After the 1940s, Mr. Li's business gradually shifted to Hong Kong. He transform the image which was drawn by his wife into modern lanterns. In 1949, the palace lantern obtained the structure patent of the United Kingdom, and was the first patent in the history of China's lighting industry.
The palace lanterns are different from any fixtures. It is the product of lighting and the perfect combination of arts and crafts, which is unique in the world. The palace lanterns have practical value, Oriental art and national style in China. It is rich in culture and art appreciation value.

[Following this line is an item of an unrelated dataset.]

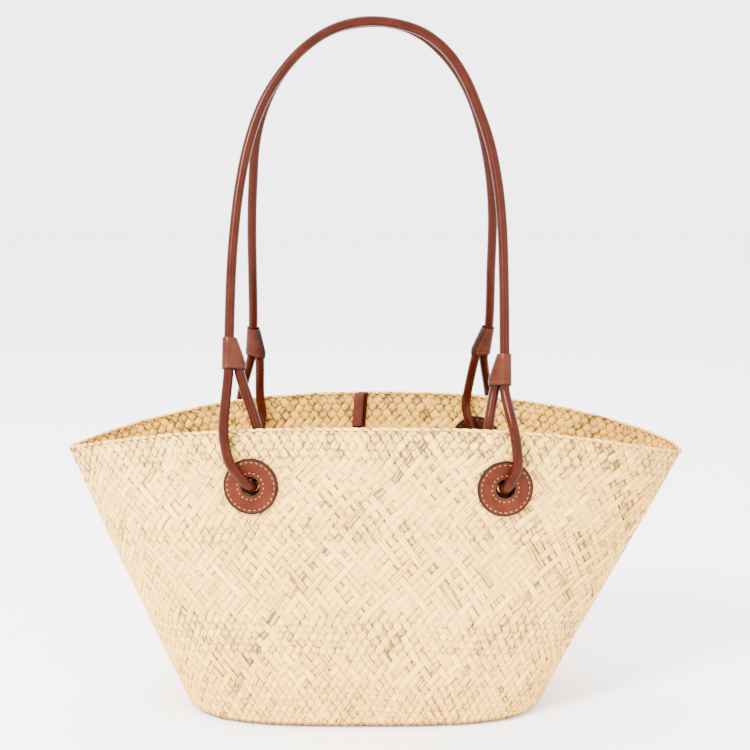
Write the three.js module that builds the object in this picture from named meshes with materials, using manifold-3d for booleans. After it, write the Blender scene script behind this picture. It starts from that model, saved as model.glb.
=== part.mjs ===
// Straw basket bag: a plaited straw body that widens from a boxy base to a pointed oval rim,
// and two leather cord handles that run through sewn leather eyelets into leather sleeves.
// Millimetres, +Z up, +X along the rim, the front faces -Y, the origin is under the base.
import * as THREE from "three";
import { mergeVertices } from "three/addons/utils/BufferGeometryUtils.js";
import Module from "manifold-3d";

const wasm = await Module();
wasm.setup();

// Body
const rimLength = 371;
const rimDepth = 135;
const rimHeight = 177; // at the middle of the front and the back
const rimDroop = 23; // how much lower the rim's two corners hang
const droopPower = 2.5; // how late along the rim the droop comes
const baseLength = 212;
const baseDepth = 127;
const baseShift = -5.5; // the base stands a little left of the rim's middle
const wallThickness = 2.4;
const bottomRound = 6;
const lipHeight = 3.4; // the folded edge along the rim
const lipExtra = 0.4; // how far it stands off each face of the wall
const lipSwell = 0.2; // share of its height over which it widens
const lipShoulder = 0.85; // share of its height where its top starts to round
const lipRound = 0.5; // how far its top edges are drawn in
const clearance = 0.3;

// Plan of the body by height. Length and depth are shares of the way from base to rim, shift is
// a share of the base's shift. The last three shape the ends: 1 is elliptical, less is boxier,
// more is pinched to a point.
const bodySections = [
  { height: 0, length: 0, depth: 0, shift: 1, along: 0.62, leftEnd: 0.62, rightEnd: 0.62 },
  { height: 0.3, length: 0.31, depth: 0.4, shift: 0.92, along: 0.74, leftEnd: 0.84, rightEnd: 0.66 },
  { height: 0.65, length: 0.67, depth: 0.75, shift: 0.58, along: 0.88, leftEnd: 1.14, rightEnd: 0.69 },
  { height: 1, length: 1, depth: 1, shift: 0, along: 1, leftEnd: 1.55, rightEnd: 0.72 },
];
const quarterPoints = 18; // points round a quarter of the plan
const finePoints = 160; // points it is measured with before they are spaced evenly
const bottomTurns = [0, 30, 60, 90]; // degrees round the bottom edge
const sideLevels = [0.15, 0.3, 0.47, 0.65, 0.83];

// Leather cord handles
const cordDiameter = 5.8;
const cordSides = 8;
const stepsPerPoint = 2;
const handleRise = 227; // middle of the cord at the top, above the rim
const archFoot = 53; // above the rim, where the arches' tables start
const cordGap = 0.3; // between the two cords at the top
const cordSag = 0.5; // how far under its eyelet's middle a cord lies

// Eyelets
const eyeletDiameter = 31;
const eyeletThickness = 2;
const eyeletHole = 10.6;
const strawHole = 8.6;
const drillLength = 14; // of the tool that cuts the straw's holes
const eyeletSides = 24;
const eyeletChamfer = 0.5;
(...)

Gilt Bronze Human-Shaped Lamp
Gilt Bronze Human-Shaped Lamp, Han Chinese bronzes, unearthed from the tomb of Dou Wan in Mancheng, Hebei province, in 1968. It was displayed in China 2010 Shanghai World Expo. the Lantern is a full-bodied gilt setting maid who were holding the lamps, with an elegance expression. The body height of 48 cm, 15.85 kg. Gilt Bronze Human-Shaped Lamp was designed skillfully. on the on hand, the maid hand the lamp, on the other hand her sleeve seemed to prohibit form the wind. Actually, it is for the tubes to absorb smoke and avoid the air pollution. This Palace lantern got its name, because it has been placed in the long Palace of Dou Taihou (Liu Sheng grandmother). Nowadays, it was collected in the museum of Hebei province.

Features 
height:48 cm, Odalisque:44.5 cm, weight:15.85 kg.
The body was golden and it looks splendid and gorgeous. Gilding bronze has appeared in the Warring States period. After the gilding treatment of bronze, its surface will be beautiful, and it also plays a very important role in the protection for the bronze.

Inscriptions 
There are nine engraved inscriptions on some parts of the lamp body, a total of 65 words. Around the upper bottom of the lamp holder was engraved with the inscription"" (some Chinese characters). The handwriting of the inscription is too illegible, it may have been carved later, so the "长信尚浴" does not seem to be the first owner of the lamp. The original owner should be first carved, and the handwriting is neatly, so the six parts of the lamp body which was carved with "阳信家" illustrated that the lamp is originally belongs to the "阳信家".
There was "长信"(Changxin)on the lamp, used for residence of Dou empress dowager, named "Changxin Palace lanterns".

Value 
Changxin Palace lantern changed the style of the old bronze vessels which was mystery, the whole shape and the style of decoration seemed to stretch freely, light and magnificent. It is a practical and beautiful lamp treasures. The maid in the statue is hollow, her right arm and empty sleeves form a copper lamp shade can freely open and close. The burning dust would  not disturb to the surrounding environment, it would deposit in the lamp. The concept of environmental protection of the ancient Chinese people's wisdom. the Changxin Palace lantern was known as "China's first light". Former U.S. Secretary of state Kissinger made a trip to China to visit Changxin Palace lanterns, and laments: " Chinese have understood the environmental protection since 2000 years ago, it is really great."
Changxin Palace lantern has been regarded as an important representative of the pinnacle of national arts and crafts. This is not only because of its rarity, the one and only, but also in its exquisite production process and unique artistic conception. Experts on archaeology and history of metallurgy agree that the exquisite design and production process of the lamp are high level, leading the palace lantern in the Han Dynasty. In 1993 it was identified as a national treasure heritage.

Luoyang palace lantern 
Luoyang palace lantern is a characteristic of traditional crafts and the common ornament on Lantern Festival, with strong local characteristics.  he white square lamp, butterflies lamp, etc. are common. Especially, the red yarn lamp is the most famous. It has beautiful shape, and is easy to paint. Not only can be used for festive ornaments, but also art propaganda.

History
Luoyang palace lantern has a long history; it was created in Eastern Han Dynasty, flourishing in the Sui and Tang Dynasties. According to legend, after the establishment of the Eastern Han Dynasty to the Han Dynasty emperor Liu Xiu, the capital of Luoyang, in order to celebrate this achievement, the emperor commanded that the palace are compelled to decorate with all kinds of beautiful lantern and hold a big banquets to reward the people who follow him to establish the country. Later, the technology of palace lantern was introduced to the folk. Thus, The name "palace lantern" was born. On January 15 of the first year of emperor Suiyangdi, the palace lantern scattered throughout the city, decorating the city half a months. After the sui and tang dynasties, on the Lantern Festival, all the family hung their treasure lamp highly, wherever is light and bright. The custom spread to the whole country and overseas.The Song Dynasty, Luoyang suffered from wars over and over again, the Lantern Festival gradually lost its presence, but the technology of lantern production has been passed down to now.